Boart Longyear receives $300m financial bail out

Boart Longyear has had its financial future secured following Centerbridge Partners’ decision to increase its investment in the company tot he tune of $324 million.

The future of the drilling contractor and machinery manufacturer was in doubt earlier this year 
following another round of negative financial results.

The company recorded a massive fall in revenue in its latest first half results, seeing a fall of nearly US $300 million year on year.

The situation for the company was grim, with Boart Longyear CEO Richard O’Brien stating “as indicated in our most recent market updates, we feel we are at, or approaching, the bottom of the market”.

In the results, the company added that “the ability of [Boart Longyear] to continue as a going concern is likely to depend on the company successfully concluding its strategic review of recapitalisation options with completion of a recaptialisation transaction no later than 30 June 2015”.

“Without such a transaction, in order to continue as a going concern, the company would need to either experience a significant and rapid improvement in market conditions and the financial performance of the company, or secure a future amendment to the terms of the credit agreement to provide additional head room at 30 June 2015, none of which is being assumed at present.”

Now its largest shareholder, Centrebridge Partners, has stepped in to rescue the company.

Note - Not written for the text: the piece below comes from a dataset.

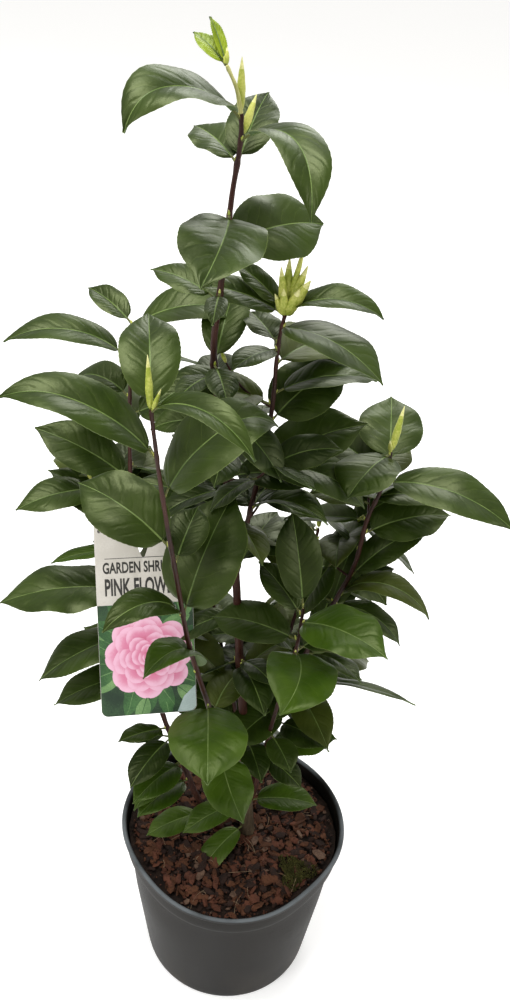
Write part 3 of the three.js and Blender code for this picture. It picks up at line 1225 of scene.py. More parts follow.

It is carrying out “a comprehensive recapitalisation plan that improves the debt structure and liquidity of the company,” Centrebridge said in a statement.

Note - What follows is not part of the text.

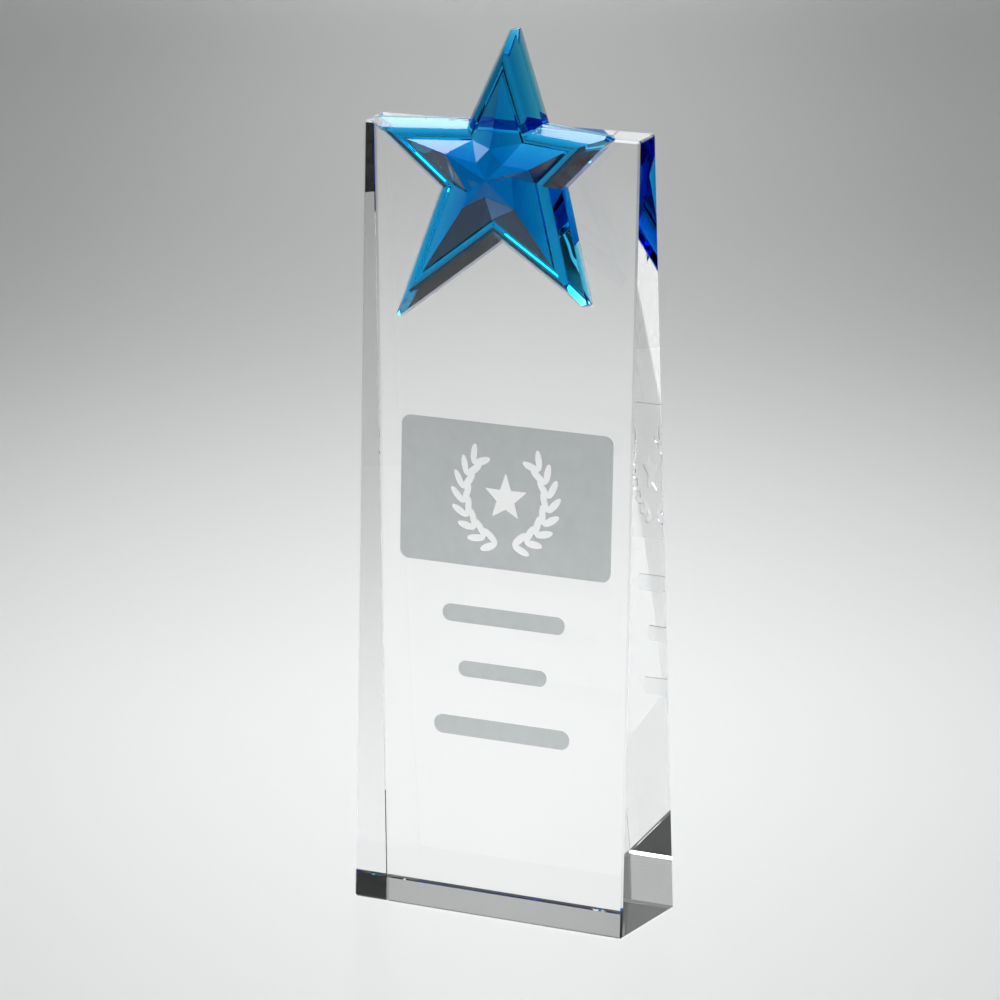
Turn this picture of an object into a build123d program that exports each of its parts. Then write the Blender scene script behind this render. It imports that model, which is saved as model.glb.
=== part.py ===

“We are delighted to announce this agreement with Centerbridge, which has a successful record in helping reposition companies that face financial challenges but whose underlying business is strong,” Boart Longyear CEO Richard O’Brien said.

“This recapitalisation provides significant liquidity to weather the challenges of the current depressed markets for our drilling services and products and the financial strength to allow more time for those markets to recover,” he added. 

“We can now redouble our efforts on customer service, product development and overall marketing while we continue to improve the efficiencies and costs of our business model, which we believe to be strong.”

According to Fairfax, Centerbridge will increase its shareholding from 12.7% to 19.9%, after investing US$6 million in equity.

The deal will see it provide a US$120 million which has no financial covenants, under a term loan, according to O’Brien, and a feature that defers cash interest under the loan until its maturity in six years.

Part of this loan has already been used to pay down Boart’s bank facilities.

Centerbridge is also providing an additional US$105 million term loan that can be drawn to retire Boart Longyear’s senior secured notes, allowing it o defer cash interest.

Boart Longyear added that “the recapitalisation reflects a partnership between the Company and Centerbridge and is not a change of control transaction”.

However a member of Centrebridge, Jonathon Lewinsohn, will be promoted to the board, with the potential for Centerbridge to hold four out of ten positions on the board.